Goldman Sachs was fined $5.5 million by the Commodity Futures Trading Commission (CFTC) as part of a settlement addressing alleged audio recordkeeping violations that followed a previous consent order the bank reached with the agency.
Goldman in November 2019 agreed to pay $1 million in settling with the CFTC over allegations it failed to retain certain audio recordings as required for swap dealers. That order contained cease-and-desist provisions violated by the firm as part of its larger penalty announced Tuesday.
“As this case demonstrates, the CFTC will continuously pursue swap dealers that fail to meet their recording obligations, and there will be consequences for violating CFTC orders, including increased penalties,” said CFTC Director of Enforcement Ian McGinley in a press release.

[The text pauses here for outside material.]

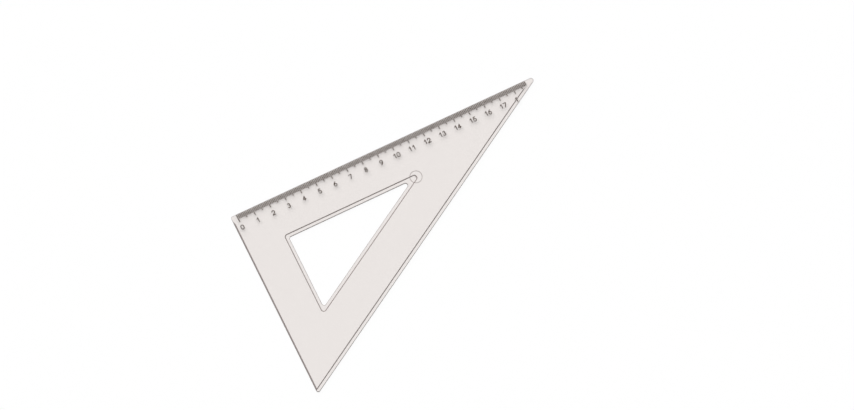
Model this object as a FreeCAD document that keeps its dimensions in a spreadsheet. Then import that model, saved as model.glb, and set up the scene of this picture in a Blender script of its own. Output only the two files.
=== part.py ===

The details: In March 2020, coinciding with the start of the Covid-19 pandemic, Goldman increased use of a vendor recording service for logging calls made by employees on mobile devices. This additional use played part in failures in the vendor’s hardware, according to the CFTC, and Goldman failed to properly record thousands of calls as a result.
Also in March 2020, Goldman began using software from another vendor that replicated a phone setup for facilitating trading via computer. That system had a glitch that led to audio not properly being recorded for thousands of calls, the CFTC said.
Compliance considerations: Goldman discovered the mobile device recording issue in May 2020 and replaced the system in September 2020, according to the CFTC’s order. The bank analyzed that about 2.2 percent of mobile calls from March to September 2020 were impacted by the issue.
The computer system glitch was also discovered in May 2020 but not patched permanently until June 2022. That issue was similarly analyzed to have affected approximately 2 percent of calls using the system during the relevant period.
Goldman shared the results of its analysis with the CFTC and cooperated with the agency’s investigation. The firm was faulted for not logging alternative records of its calls while addressing the alleged recording issues.
Goldman did not provide comment. The bank neither admitted nor denied the CFTC’s findings.